How Video Shoots Vary by Production Type
| Production type | Crew size | Shoot length | Output volume |
|---|---|---|---|
| Creator solo shoot | 1 person | 1 to 4 hours | 5 to 20 short-form videos |
| UGC creator shoot | 1 to 2 people | 4 to 8 hours | 10 to 30 deliverables |
| Branded content shoot | 5 to 15 people | 1 to 2 days | 1 to 3 finished videos |
| Commercial shoot | 15 to 50 people | 2 to 5 days | 1 hero video plus cutdowns |
| Documentary shoot | 3 to 10 people | Days to months | Long-form documentary |
| Live event shoot | 5 to 20 people | Event duration | Real-time output |
How Short-Form Video Changed Video Shoots
Three shifts since 2020.
1. Phone cameras replaced cinema cameras for most social work
The iPhone Pro and Pixel cameras produce footage that performs equivalently to cinema cameras on TikTok, Reels, and Shorts feeds where compression and screen size cap the value of higher resolution. Brands that used to insist on cinema cameras for social content increasingly accept phone footage for performance creative.
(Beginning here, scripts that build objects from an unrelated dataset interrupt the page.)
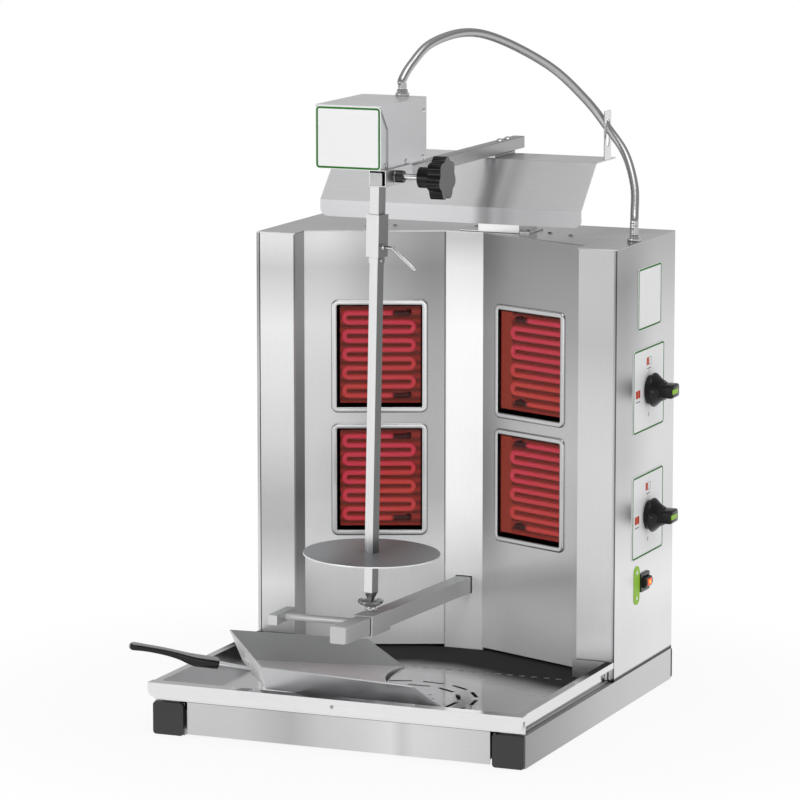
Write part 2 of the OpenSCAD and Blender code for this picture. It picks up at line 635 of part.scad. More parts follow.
// ---------- tray and drawer ----------
ring = [33, -148];
module slots() {
  for (i = [0:13]) translate(ring) rotate(85 + 360 / 14 * i) translate([94, 0])
    square([5, slot_l], center = true);
  for (i = [0:10]) translate(ring) rotate(59.5 + 360 / 11 * i) translate([73, 0])
    square([5, slot_l], center = true);
  for (i = [0:11]) translate(ring) rotate(17 + 30 * i) translate([42.5, 0]) circle(d = drain_d);
  for (i = [-11:11]) translate([16 * i, 21.5]) square([7.5, 4], center = true);
}
module drip_tray() {
  iw = hw - 10;
  color("gainsboro") {
    difference() {
      union() {
        translate([-iw - sheet, tray_y0, tray_z0]) cube([2 * iw + 2 * sheet, 303, sheet]);
        translate([-ret_x + 2, 40, tray_z0]) cube([2 * ret_x - 4, 100, sheet]);
      }
      translate([0, 0, tray_z0 - 1]) linear_extrude(4) slots();
    }
    for (s = [0, 1]) mirror([s, 0, 0]) {
      translate([iw, tray_y0, tray_z0]) cube([sheet, 303, tray_h]);
      translate([iw, lip_y + 1, tray_z1 - sheet]) cube([10, 316, sheet]);
      translate([hw - sheet, lip_y + 1, tray_z1 - 7.5]) cube([sheet, 316, 7.5]);
      translate([ret_x - 1.5, 42.5, tray_z0]) cube([hw - ret_x - 8, sheet, tray_h]);
    }
    translate([-hw, tray_y0, tray_z0]) cube([cab_w, sheet, tray_h]);
    translate([-hw - 2, lip_y, tray_z1 - sheet]) cube([cab_w + 4, tray_y0 - lip_y + 0.5, sheet]);
    difference() {
      translate([0, lip_y + sheet, tray_z1 - 9]) rotate([90, 0, 0]) linear_extrude(sheet) union() {
        rsq(cab_w + 4, 18, 8.9);
        translate([-hw - 2, 0]) square([cab_w + 4, 9]);
      }
      translate([0, lip_y - 2, tray_z1 - 9]) rotate([-90, 0, 0]) cylinder(d = 4.5, h = 6);
    }
  }
}
module grease_drawer() {
  color("silver") {
    translate([5 - rail_x, tray_y0 + 1, 8]) difference() {
      cube([2 * rail_x - 10, 226, 26]);
      translate([1.2, 1.2, 1.2]) cube([2 * rail_x - 12.4, 223.6, 30]);
    }
    translate([-rail_x + 4, tray_y0, 2]) cube([2 * rail_x - 8, sheet, 39.6]);
  }
}

// ---------- scoop ----------
sc_o = [42.5, -87, 43.7];
sc_n = [0.823, 0.569, 0];
sc_m = [-0.569, 0.823, 0];
sc_back = 26.7;           // height of the back edge of the floor over the tips
function sc(s, t, z) = sc_o + s * sc_n + t * sc_m + [0, 0, z];
function flip(f) = [for (i = [len(f) - 1:-1:0]) f[i]];
module plate4(a, b, c, d, th) {
  n = unit(cross(b - a, d - a)) * th;
  f = [[0, 1, 2], [0, 2, 3], [4, 6, 5], [4, 7, 6], [0, 5, 1], [0, 4, 5], [1, 6, 2], [1, 5, 6],
    [2, 7, 3], [2, 6, 7], [3, 4, 0], [3, 7, 4]];
  polyhedron([a, b, c, d, a + n, b + n, c + n, d + n], th > 0 ? f : [for (q = f) flip(q)]);
}
module tongue(gap) {
  translate(sc(-214, 0, 33)) rotate([0, 0, 34.7]) rotate([0, 14, 0])
    translate([-56, -9 - gap, -1 - gap]) cube([54, 18 + 2 * gap, 2.4 + 2 * gap]);
}
module rivet_at(t, z) {
  translate(sc(-211 - 11 * (z - sc_back) / 32.7, t, z)) rotate([0, 0, 34.7]) rotate([0, -108.6, 0])
    translate([0, 0, 1.9]) dome(7, 2);
}
module scoop_pan() {
  color("silver") {
    plate4(sc(0, 118, 0), sc(-211, 79, sc_back), sc(-222, 107, 59.4), sc(-43, 135.5, 33.4), -1.5);
    plate4(sc(-211, -79, sc_back), sc(0, -118, 0), sc(-43, -135.5, 33.4), sc(-222, -107, 59.4),
      -1.5);
    plate4(sc(-211, 79, sc_back), sc(-211, -79, sc_back), sc(-222, -107, 59.4),
      sc(-222, 107, 59.4), -1.5);
    difference() {
      plate4(sc(0, -118, 0), sc(0, 118, 0), sc(-211, 79, sc_back), sc(-211, -79, sc_back), 1.5);
      translate(sc(135, 0, -40)) cylinder(r = 180, h = 120, $fn = 120);
    }
    plate4(sc(-211.6, 13, 28.5), sc(-211.6, -13, 28.5), sc(-219.2, -13, 51), sc(-219.2, 13, 51), 2);
    tongue(0);
    for (t = [-8, 8]) rivet_at(t, 45);
  }
}
module scoop_handle() {
  color("black") difference() {
    translate(sc(-214, 0, 33)) rotate([0, 0, 34.7]) rotate([0, 14, 0]) {
      hull() {
        translate([-48, 0, 0]) scale([0.5, 1, 0.72]) sphere(11, $fn = 24);
        translate([-88, 0, -2.5]) scale([1, 1, 0.66]) sphere(9.5, $fn = 24);
      }
      hull() {
        translate([-88, 0, -2.5]) scale([1, 1, 0.66]) sphere(9.5, $fn = 24);
        translate([-126, 0, 1]) scale([1, 1, 0.62]) sphere(9, $fn = 24);
      }
      hull() {
        translate([-126, 0, 1]) scale([1, 1, 0.62]) sphere(9, $fn = 24);
        translate([-147, 0, -1]) scale([0.8, 1, 0.62]) sphere(9, $fn = 24);
      }
    }
    tongue(0.02);
  }
}

base_rail_left();
base_rail_right();
rail_end_caps();
base_crossbars();
tray_rests();
drawer_runners();
cabinet_floor();
cabinet_side_left();
cabinet_side_right();
cabinet_back();
pillar_left();
pillar_right();
heater_panel_left();
heater_panel_right();
centre_strip();
lid();
lid_screws();
window_bezels();
glass_panes();
heating_elements();
heater_boxes();
lower_arm();
upper_arm();
arm_caps();
arm_seat();
arm_screws();
shield();
shield_support();
conduit();
hose_fitting_top();
hose_fitting_lid();
control_plates();
label_plate();
switch_label();
rotary_switches();
rocker_frame();
cable_gland();
terminal_block();
motor_body();
motor_cover();
front_plate();
gearmotor();
carriage_sleeve();
cover_screws();
clamp_knob();
drive_shaft();
spit_chuck();
lock_lever();
slider_sleeve();
pivot_cup();
slider_handle();
spit_bar();
meat_disc();
upper_knob();
lower_knob();
rocker();
drip_tray();
grease_drawer();
scoop_pan();
scoop_handle();
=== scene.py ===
"""Looks of the electric skewer grill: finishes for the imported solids, and the fine pieces."""

from __future__ import annotations

import logging
import math
from dataclasses import dataclass, field
from enum import Enum
from typing import Any, Callable, Iterable, Sequence, Union

import bmesh
import bpy
from mathutils import Matrix, Vector

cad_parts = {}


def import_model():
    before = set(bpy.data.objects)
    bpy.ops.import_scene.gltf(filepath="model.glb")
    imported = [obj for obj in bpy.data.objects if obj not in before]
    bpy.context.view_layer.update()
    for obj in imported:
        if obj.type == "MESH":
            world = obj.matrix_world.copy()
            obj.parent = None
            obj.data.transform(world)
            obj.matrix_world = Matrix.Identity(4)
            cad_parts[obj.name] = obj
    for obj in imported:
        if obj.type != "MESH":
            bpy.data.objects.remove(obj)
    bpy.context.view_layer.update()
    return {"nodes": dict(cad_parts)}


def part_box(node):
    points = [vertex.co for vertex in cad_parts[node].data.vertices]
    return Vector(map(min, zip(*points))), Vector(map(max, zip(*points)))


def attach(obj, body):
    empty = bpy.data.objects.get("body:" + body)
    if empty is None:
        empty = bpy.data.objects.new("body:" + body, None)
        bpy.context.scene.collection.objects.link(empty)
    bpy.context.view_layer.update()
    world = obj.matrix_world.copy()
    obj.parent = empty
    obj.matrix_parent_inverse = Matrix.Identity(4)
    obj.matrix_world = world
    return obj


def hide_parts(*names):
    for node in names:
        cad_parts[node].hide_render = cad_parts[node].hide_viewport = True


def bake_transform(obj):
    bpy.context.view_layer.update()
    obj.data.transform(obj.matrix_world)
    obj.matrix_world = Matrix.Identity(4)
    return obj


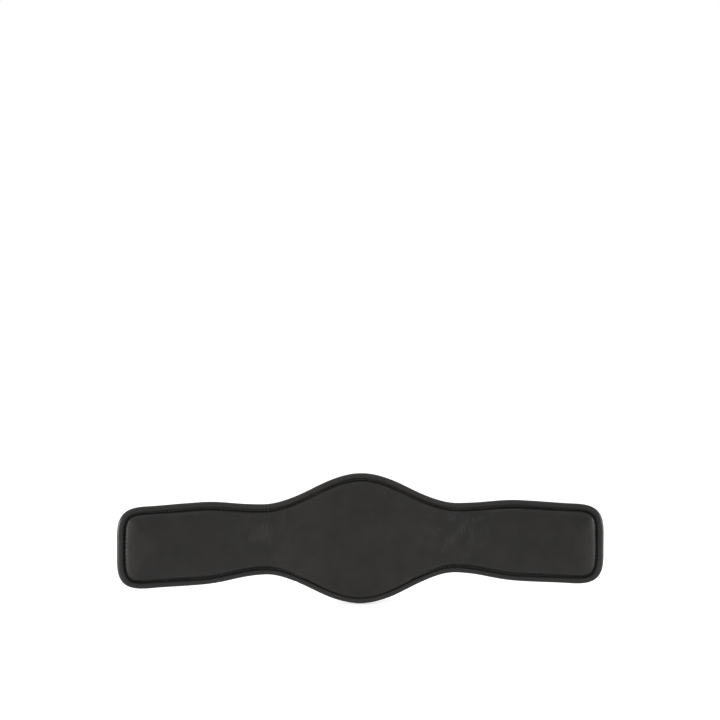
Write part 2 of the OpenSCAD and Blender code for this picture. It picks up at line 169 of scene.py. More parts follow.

2. Creator pools replaced studio shoots for paid social creative
Brands need 10 to 50 ad variants per week to fight algorithm fatigue cycles. Studio production cannot meet that volume affordably. Creator pools can: 20 creators each producing 2 to 3 deliverables per week. The shoot model is decentralized rather than centralized.
3. Pre-production shrunk
Short-form video does not need extensive storyboarding. A creator with a hook, a payoff, and a 30 second script can shoot 10 videos in an afternoon. The savings versus traditional pre-production are substantial.
What Brands Should Budget for a Video Shoot
Budget ranges in 2026 USD.
- Creator solo shoot: Free to 500 dollars (creator's own time and equipment)
- UGC creator shoot: 500 to 5,000 dollars for 10 to 30 deliverables
- Branded content shoot: 5,000 to 50,000 dollars per shoot day depending on production value
- Commercial shoot: 50,000 to 500,000 dollars plus depending on talent, location, and crew
- Studio rental for in-house shoots: 500 to 5,000 dollars per day depending on city and amenities
For brands optimizing for performance creative volume, UGC creator shoots produce the best dollar-per-deliverable ratio in 2026.
Common Mistakes on Video Shoots
Five patterns that waste time and money.
1. No shot list
Shoots without a written shot list run long, miss key shots, and produce footage that does not edit together. Even a 30 minute creator shoot benefits from a shot list.
2. Underinvesting in audio
Bad audio is the most common reason brand-produced video looks amateur. A 100 dollar lavalier mic solves 80 percent of audio problems on small shoots.
3. Overshooting
Capturing 50 takes per scene multiplies edit time without improving the final cut. Three to five takes per scene is the working range.
4. No clear deliverable spec
Shoots that do not specify aspect ratios (vertical 9:16 for short-form, horizontal 16:9 for YouTube long-form), durations, and formats produce footage that cannot be repurposed efficiently.
5. Single-platform shoots
Shoots that capture only one aspect ratio cap the platform reach of the footage. Modern shoots capture vertical, horizontal, and square formats simultaneously where possible.
Where Video Shoots Fit in a Multi-Account Distribution Strategy
For brands running multiple social media accounts per platform, the shoot model determines whether the strategy can sustain content volume. Five TikTok accounts posting daily need 35 videos per week. A weekly creator shoot producing 10 deliverables across three creators meets that volume. A traditional studio shoot does not.
Conbersa is an agentic platform for managing social media accounts on TikTok, Reddit, Instagram Reels, and YouTube Shorts. Sustained multi-account content at platform scale requires shoot models built for volume rather than polish, paired with account infrastructure that distributes the output without triggering platform clustering.
The Short Version
A video shoot is the production session where video footage is captured for later editing. It involves talent, camera operation, lighting, audio, direction, and a shot list. Short-form video collapsed shoot complexity: a creator with a phone produces 5 to 20 finished videos in a 4 hour shoot, replacing the studio production model for most social creative work. UGC creator shoots produce the best dollar-per-deliverable ratio for brands needing performance creative volume in 2026. Common mistakes include skipping shot lists, underinvesting in audio, overshooting, vague deliverable specs, and capturing only one aspect ratio.